In the late 1990s and early 2000s we went through something of a technological revolution in the automotive industry. It was a time of the proliferation of many now-commonplace technologies. Among these were navigation, the integration of advanced computing systems and all that comes with them, the increase in number of airbags present, and so on. From SUVs to front-drive economy sedans, designs were relatively simple and clean prior to this newfound integration of tech.
Cars designed in the late 1980s and early 1990s were graced with designs still bearing the tech of their times: low beltlines and big windows. Pillars were used for design and to support the roof and crumple zones, but that was it; they didn’t yet have to contain airbags. Towards the late 1990s, much more focus and emphasis was put on safety. Airbags became more common and of increasing importance to buyers, and as such these technologies were incorporated more and more into automotive designs.
Right around the same time, Chrysler debuted its 300. It was a return to form for the big-body American sedan, a car that made a statement visually and that had a presence all its own. With a tall, upright grille and nearly SUV-high trunk, the car had proportions unlike anything we had seen before at its price point. The 300 looked big from all angles and it was, and the high beltline and short windows had a drastic impact on this.
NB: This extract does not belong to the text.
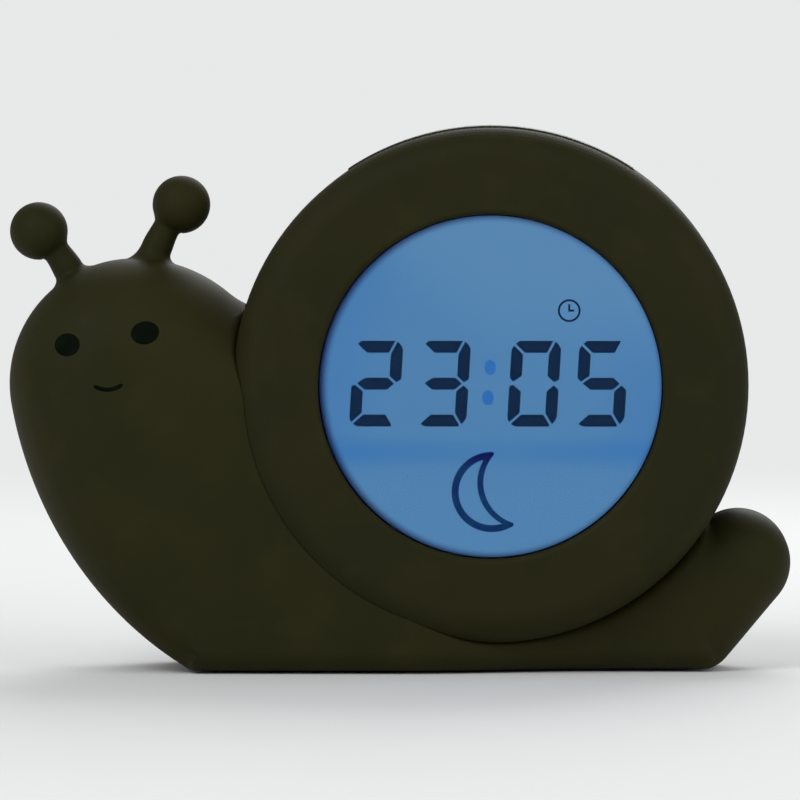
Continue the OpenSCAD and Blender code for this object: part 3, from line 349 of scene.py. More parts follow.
@dataclass(frozen=True)
class LitDisplay(Finish):
    """A liquid-crystal cell lit from behind, bluer in a band across and darkened at its rim,
    partly by its backlight's falloff and partly as painted shade from the bezel.

    Places are measured from its centre. A field that ends in _lean slants the edge of a tone.
    """

    centre: Span
    middle: Colour = screen(79, 129, 171)
    side: Colour = screen(72, 124, 173)
    upper: Colour = screen(88, 135, 175)
    band: Colour = screen(56, 117, 174)
    lower: Colour = screen(81, 130, 172)
    # rim: painted shade from the bezel over the cell's edge, partly the backlight's own falloff
    # there.
    rim: Colour = screen(4, 14, 66)
    glass: Colour = screen(4, 10, 20)
    roughness: float = 0.5
    specular: float = 0.03
    side_at: Span = (18.0, 34.0)
    side_lean: float = 0.2
    upper_at: Span = (2.0, 24.0)
    upper_lean: Span = (0.45, 0.35)
    lower_at: Span = (16.5, 27.0)
    band_y: float = -14.2
    band_half: float = 4.6
    band_least: float = 0.45
    band_at: Triple = (4.0, 26.0, 0.3)
    patch: float = 19.0
    patch_stretch: Triple = (0.35, 1.0, 1.0)
    patch_at: Triple = (0.45, 0.75, 0.16)
    rim_shade_at: Span = (35.2, 37.6)
    rim_shade_lean: float = 0.014
    grain: float = 0.3
    grain_dull: float = 0.1

    def material(self) -> bpy.types.Material:
        """Builds the material.

        Returns:
            The material.
        """
        recipe = Recipe(self.name)
        x, _, z = recipe.along()
        right, up = x - self.centre[0], z - self.centre[1]
        aside = right.size()
        radius = (right * right + up * up) ** 0.5
        outward = aside + up * self.side_lean
        upward = up + right * self.upper_lean[0] - aside * self.upper_lean[1]
        tone = recipe.mix(outward.eased(*self.side_at), self.middle, self.side)
        tone = recipe.mix(upward.eased(*self.upper_at), tone, self.upper)
        tone = recipe.mix((0 - up).eased(*self.lower_at), tone, self.lower)
        stripe = 1 - (up - self.band_y).size().eased(0.0, self.band_half)
        strength = self.band_least + aside.eased(*self.band_at)
        tone = recipe.mix(stripe * strength, tone, self.band)
        patches = recipe.noise(self.patch, stretch=self.patch_stretch)
        tone = recipe.mix(patches.eased(*self.patch_at), tone, self.upper)
        # Painted shade at the rim under the bezel, partly the backlight's falloff, running wider
        # on the left.
        tone = recipe.mix((radius - right * self.rim_shade_lean).eased(*self.rim_shade_at), tone, self.rim)
        grain = recipe.noise(self.grain, detail=1)
        return recipe.finish({
            "Base Color": self.glass,
            "Roughness": self.roughness + grain * self.grain_dull,
            "Specular IOR Level": self.specular, "Emission Color": tone,
            "Emission Strength": 1.0})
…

Though visibility was decent in the 300, the car set into motion the trend of bringing the waistline of the car higher so as to increase the sleekness, aggressiveness, and concept car feel of the vehicle in person. The “tank-like” styling was born, leading us to vehicles like the 5th and 6th generation Camaros, and even otherwise mundane family sedans began trading greenhouse for visual drama.
Concurrently, we saw a massive proliferation in safety technology and in emphasis on automobile-related safety. Not just for drivers and occupants, but for pedestrians as well. Vehicles like the aforementioned Chrysler 300 were perfect to bring these technologies into the modern age of safety. In tandem, safety forced design and design allowed there to be more in the way of safety. Big pillars allowed for airbags to be put throughout the cabin, and the high hood allowed for a flat plane up front to improve pedestrian impact safety in the event of striking a pedestrian.
Through the increasing number of technologies available to the automakers, they were able to make vehicles much, much safer over the last twenty years or so. Automated computer programs, advanced technologies like carbon fiber and aluminum and high-strength steel, modeling systems to simulate impacts, and even improvements in manufacturing processes have all in turn made cars safer. But they’ve also furthered the high, tall bumper and hoodline styling elements, and have made the pillars of the cars larger to the point of fault. Visibility has suffered due to the changes in safety and styling, but I don’t think it will be that way forever.
Today, we’re employing better and stronger and safer technology than we ever have. The improvements in things like airbags will allow them to become smaller while being equally safe as those they replace. Pillars constructed of newer, stronger metals will allow them to become smaller as well, all while improving structural rigidity. And that’s not to mention the massive slew of pedestrian and collision avoidance systems that will soon be in place, along with pedestrian airbags, better brakes and tires, and so on. As cars begin to embrace and introduce newer technologies, many of those once reserved for the likes of NASA and other fields in which lightness is vital and tolerances are critical. Of course things go in cycles, so what looks good now might not in ten years, but we will also begin to go away from the “small window” look as a result of changing tastes.
The evidence is there already. Jeep made efforts to bring the beltline lower on the JL Wrangler if for no other reason than to make it easier to see out of and thus live with than the JK it replaced. And then there’s Tesla’s Model X which made a breakthrough in cabin openness by use of its mesmerizingly massive windshields that extend well above that of the normal units. Even with what appears like less metal in the roof and thus the perception of less strength, the Model X manages to ace crash tests. And they are just the start of the widespread proliferation of the electric battery technology and safety tech that comes along with it and its integration into the chassis and structure of cars.
And so, I must hope and assume that in the coming years and generations of the automobile, much of the bad done upon blind spots and visibility and small greenhouses will be undone thanks in part to the cycles of automotive design but mostly to the current and future technologies that will be used to improve safety for drivers, occupants, and pedestrians alike. I’m predicting a trend that will improve visibility through larger pieces of glass rather than smaller, and a design trend that will follow.
In many ways, form follows function in the auto industry. Designers have to create around what the engineers (and marketing team) mandate, and have to work in the constraints given. In many other ways, though, it’s very true that function follows form. We will have to wait to see if this is the case for future cars, but if my prediction of greenhouses increasing in size is true it could mean at least one good thing: the 7th generation Camaro will be a car you can actually see out of.